**Exercise task**. Reproduce exactly the line in which "obj.parent = None" occurs and all the lines after it, ending with the last line.

**Provided data**.
════════

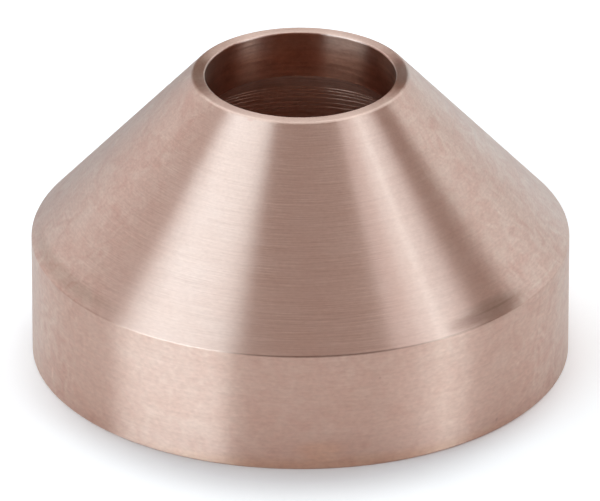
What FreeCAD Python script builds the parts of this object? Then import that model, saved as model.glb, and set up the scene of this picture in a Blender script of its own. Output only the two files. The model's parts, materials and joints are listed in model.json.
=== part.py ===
# Shield cap of a hand plasma torch, turned from one copper bar.
# Frame: +Z up along the turning axis, origin at the centre of the base face, millimetres.
# The torch screws in from below, and the arc leaves through the orifice at the top.

import FreeCAD, Part
import os
import Sketcher

# Driving dimensions: alias, value, what it sets.
sizes = [
    ("orifice_diameter", 9.2, "hole that the cutting tip looks out of"),
    ("orifice_length", 2.35, "straight land of that hole, below the front rim"),
    ("rim_width", 0.6, "flat ring round the orifice at the front"),
    ("cap_height", 14.6, "base face to the front rim"),
    ("band_height", 6.05, "base face to the edge where the cone starts"),
    ("band_wall", 1.5, "wall of the band round the seal counterbore"),
    ("seal_depth", 1.5, "plain counterbore that the torch body's seal slides into"),
    ("seal_step", 0.5, "wall of that counterbore beyond the thread's roots, on radius"),
    ("thread_diameter", 22.0, "across the roots of the torch thread, M22 x 1"),
    ("thread_pitch", 1.0, "one turn of the torch thread"),
    ("thread_length", 3.6, "threaded wall, with its lead chamfer"),
    ("relief_width", 1.1, "run-out groove between the thread and the seat"),
    ("relief_step", 0.15, "floor of that groove beyond the thread's roots, on radius"),
    ("relief_corner", 0.2, "radius in the two corners of that groove's floor"),
    ("seat_width", 1.0, "ring that the torch body stops on, to the groove's floor"),
    ("mouth_chamfer", 0.35, "lead-in at the mouth of the counterbore"),
    ("base_chamfer", 0.08, "broken edge round the outside of the base face"),
    ("seat_chamfer", 0.2, "broken edge where the seat meets the inner cone"),
    ("band_round", 0.1, "edge between the band and the cone"),
    ("rim_round", 0.25, "edge between the cone and the front rim"),
    ("orifice_round", 0.08, "front edge of the orifice"),
    ("land_round", 0.1, "inner end of the orifice, where the inner cone starts"),
]

doc = FreeCAD.newDocument("shield_cap")
sheet = doc.addObject("Spreadsheet::Sheet", "Sizes")
for row, (alias, value, note) in enumerate(sizes, start=1):
    sheet.set(f"A{row}", alias)
    sheet.set(f"B{row}", str(value))
    sheet.set(f"C{row}", note)
    sheet.setAlias(f"B{row}", alias)
doc.recompute()

# Radii from the axis. The thread sets the torch end, and the tip's orifice sets the front.
root_radius = "Sizes.thread_diameter / 2"
thread_depth = "Sizes.thread_pitch * cos(30 deg) * 5 / 8"
core_radius = f"{root_radius} - {thread_depth}"
relief_radius = f"{root_radius} + Sizes.relief_step"
seat_radius = f"{relief_radius} - Sizes.seat_width"
seal_radius = f"{root_radius} + Sizes.seal_step"
band_radius = f"{seal_radius} + Sizes.band_wall"
orifice_radius = "Sizes.orifice_diameter / 2"
rim_radius = f"{orifice_radius} + Sizes.rim_width"

# Heights above the base face.
base = "0"
seal_end = "Sizes.seal_depth"
thread_end = f"{seal_end} + Sizes.thread_length"
seat = f"{thread_end} + Sizes.relief_width"
band_top = "Sizes.band_height"
front = "Sizes.cap_height"
land_end = f"{front} - Sizes.orifice_length"


def number(expression):
    """The value that an expression in the sheet's sizes has now."""
    return float(sheet.evalExpression(expression))


def add_sketch(body, name):
    """An empty sketch on the body's XZ plane, with radius as its x and height as its y."""
    plane = next(f for f in body.Origin.OriginFeatures if f.Role == "XZ_Plane")
    sketch = body.newObject("Sketcher::SketchObject", name)
    sketch.AttachmentSupport = (plane, [""])
    sketch.MapMode = "FlatFace"
    return sketch


def place_corner(sketch, kind, line, expression):
    """Ties the start of a line to the sketch's origin along one direction."""
    if expression == "0":
        axis = {"DistanceX": -2, "DistanceY": -1}[kind]
        sketch.addConstraint(Sketcher.Constraint("PointOnObject", line, 1, axis))
        return
    size = Sketcher.Constraint(kind, -1, 1, line, 1, number(expression))
    index = sketch.addConstraint(size)
    sketch.setExpression(f"Constraints[{index}]", expression)


def round_corner(sketch, line, expression):
    """A tangent arc at the start of a line, which keeps the corner's own dimensions."""
    arc = sketch.GeometryCount
    size = number(expression)
    sketch.fillet(line, 1, size, True, True)
    index = sketch.addConstraint(Sketcher.Constraint("Radius", arc, size))
    sketch.setExpression(f"Constraints[{index}]", expression)


def draw_section(body, name, corners):
    """A closed section through corners: radius, height and, where it is rounded, the round.

    Neighbours that share an expression are held upright or level, so each size is bound once.
    """
    sketch = add_sketch(body, name)
    points = [FreeCAD.Vector(number(corner[0]), number(corner[1]), 0) for corner in corners]
    following = list(range(1, len(corners))) + [0]
    for line, after in enumerate(following):
        sketch.addGeometry(Part.LineSegment(points[line], points[after]))
    for line, after in enumerate(following):
        sketch.addConstraint(Sketcher.Constraint("Coincident", line, 2, after, 1))
        if corners[line][0] == corners[after][0]:
            sketch.addConstraint(Sketcher.Constraint("Vertical", line))
        else:
            place_corner(sketch, "DistanceX", line, corners[line][0])
        if corners[line][1] == corners[after][1]:
            sketch.addConstraint(Sketcher.Constraint("Horizontal", line))
        else:
            place_corner(sketch, "DistanceY", line, corners[line][1])
    for line, corner in enumerate(corners):
        if len(corner) > 2:
            round_corner(sketch, line, corner[2])
    return sketch


def turn(body, kind, name, corners):
    """A section turned once round the axis: kind is Revolution to add or Groove to cut."""
    sketch = draw_section(body, f"{name}_section", corners)
    feature = body.newObject(f"PartDesign::{kind}", name)
    feature.Profile = sketch
    feature.ReferenceAxis = (sketch, ["V_Axis"])
    feature.Angle = 360
    doc.recompute()
    return feature


def circles_at(feature, radius, height):
    """Names of the round edges that a feature has at a radius and a height."""
    near = 1e-4
    names = []
    for index, edge in enumerate(feature.Shape.Edges, start=1):
        curve = edge.Curve
        if not isinstance(curve, Part.Circle):
            continue
        at_radius = abs(curve.Radius - number(radius)) < near
        at_height = abs(curve.Center.z - number(height)) < near
        if at_radius and at_height:
            names.append(f"Edge{index}")
    return names


def break_edges(body, kind, name, size, places):
    """A Chamfer or Fillet of one size on the round edges at the given radii and heights."""
    last = body.Tip
    edges = [edge for place in places for edge in circles_at(last, *place)]
    if len(edges) != len(places):
        raise ValueError(f"{name} found {len(edges)} edges, and it breaks {len(places)}")
    feature = body.newObject(f"PartDesign::{kind}", name)
    feature.Base = (last, edges)
    feature.setExpression("Size" if kind == "Chamfer" else "Radius", size)
    doc.recompute()
    return feature


def make_shield_cap():
    """The cap as it is turned: outside, bore, thread run-out, seal counterbore, broken edges."""
    body = doc.addObject("PartDesign::Body", "shield_cap")
    body.Label = "shield_cap"
    turn(body, "Revolution", "outside", [
        ("0", base),
        (band_radius, base),
        (band_radius, band_top, "Sizes.band_round"),
        (rim_radius, front, "Sizes.rim_round"),
        ("0", front),
    ])
    turn(body, "Groove", "bore", [
        ("0", base),
        (core_radius, base),
        (core_radius, seat),
        (seat_radius, seat),
        (orifice_radius, land_end, "Sizes.land_round"),
        (orifice_radius, front),
        ("0", front),
    ])
    turn(body, "Groove", "thread_run_out", [
        ("0", thread_end),
        (relief_radius, thread_end),
        (relief_radius, seat),
        ("0", seat),
    ])
    turn(body, "Groove", "seal_counterbore", [
        ("0", base),
        (seal_radius, base),
        (seal_radius, seal_end),
        ("0", seal_end),
    ])
    break_edges(body, "Fillet", "run_out_corners", "Sizes.relief_corner", [
        (relief_radius, thread_end),
        (relief_radius, seat),
    ])
    break_edges(body, "Chamfer", "thread_lead", thread_depth, [(core_radius, seal_end)])
    break_edges(body, "Chamfer", "mouth", "Sizes.mouth_chamfer", [(seal_radius, base)])
    break_edges(body, "Chamfer", "base_edge", "Sizes.base_chamfer", [(band_radius, base)])
    break_edges(body, "Chamfer", "seat_edge", "Sizes.seat_chamfer", [(seat_radius, seat)])
    break_edges(body, "Fillet", "orifice_edge", "Sizes.orifice_round", [(orifice_radius, front)])
    return body


def check_document(bodies):
    """Stops the build if any object failed, or a sub-part isn't a sound solid."""
    doc.recompute()
    for item in doc.Objects:
        if "Invalid" in item.State or "Error" in item.State:
            raise RuntimeError(f"{item.Name} failed: {item.State}")
    for body in bodies:
        if body.Shape.isNull() or not body.Shape.isValid():
            raise RuntimeError(f"{body.Label} has no valid shape")


bodies = [make_shield_cap()]
check_document(bodies)
os.makedirs("parts", exist_ok=True)
for body in bodies:
    body.Shape.exportStep(f"parts/{body.Label}.step")
    print(body.Label, "volume", round(body.Shape.Volume, 3), "mm3")
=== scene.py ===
import json
import math

import bmesh
import bpy
from mathutils import Matrix, Vector


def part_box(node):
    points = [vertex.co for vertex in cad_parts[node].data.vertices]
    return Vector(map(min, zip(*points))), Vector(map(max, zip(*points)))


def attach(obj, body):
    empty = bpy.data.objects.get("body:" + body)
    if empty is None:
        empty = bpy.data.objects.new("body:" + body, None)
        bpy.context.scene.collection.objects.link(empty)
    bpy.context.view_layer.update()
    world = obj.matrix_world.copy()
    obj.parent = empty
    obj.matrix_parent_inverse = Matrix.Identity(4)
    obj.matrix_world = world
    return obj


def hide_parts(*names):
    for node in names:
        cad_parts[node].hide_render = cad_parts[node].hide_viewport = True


# Shield cap of a hand plasma torch: one turned copper piece, standing on its base face.
# Metres, +Z up, with the turning axis on Z.

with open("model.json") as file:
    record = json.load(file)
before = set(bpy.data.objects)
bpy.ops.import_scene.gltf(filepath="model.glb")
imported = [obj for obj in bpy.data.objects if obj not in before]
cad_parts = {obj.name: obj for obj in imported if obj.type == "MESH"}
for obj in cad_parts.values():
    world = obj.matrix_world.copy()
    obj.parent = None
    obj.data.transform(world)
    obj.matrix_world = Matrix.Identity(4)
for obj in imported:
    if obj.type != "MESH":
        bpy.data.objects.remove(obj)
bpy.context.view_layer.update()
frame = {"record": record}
mm = 0.001
mounts = {mount["name"]: mount for mount in frame["record"]["mounts"]}
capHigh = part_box("shield_cap")[1]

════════

**Completed task**.
    obj.parent = None
    obj.data.transform(world)
    obj.matrix_world = Matrix.Identity(4)
for obj in imported:
    if obj.type != "MESH":
        bpy.data.objects.remove(obj)
bpy.context.view_layer.update()
frame = {"record": record}
mm = 0.001
mounts = {mount["name"]: mount for mount in frame["record"]["mounts"]}
capHigh = part_box("shield_cap")[1]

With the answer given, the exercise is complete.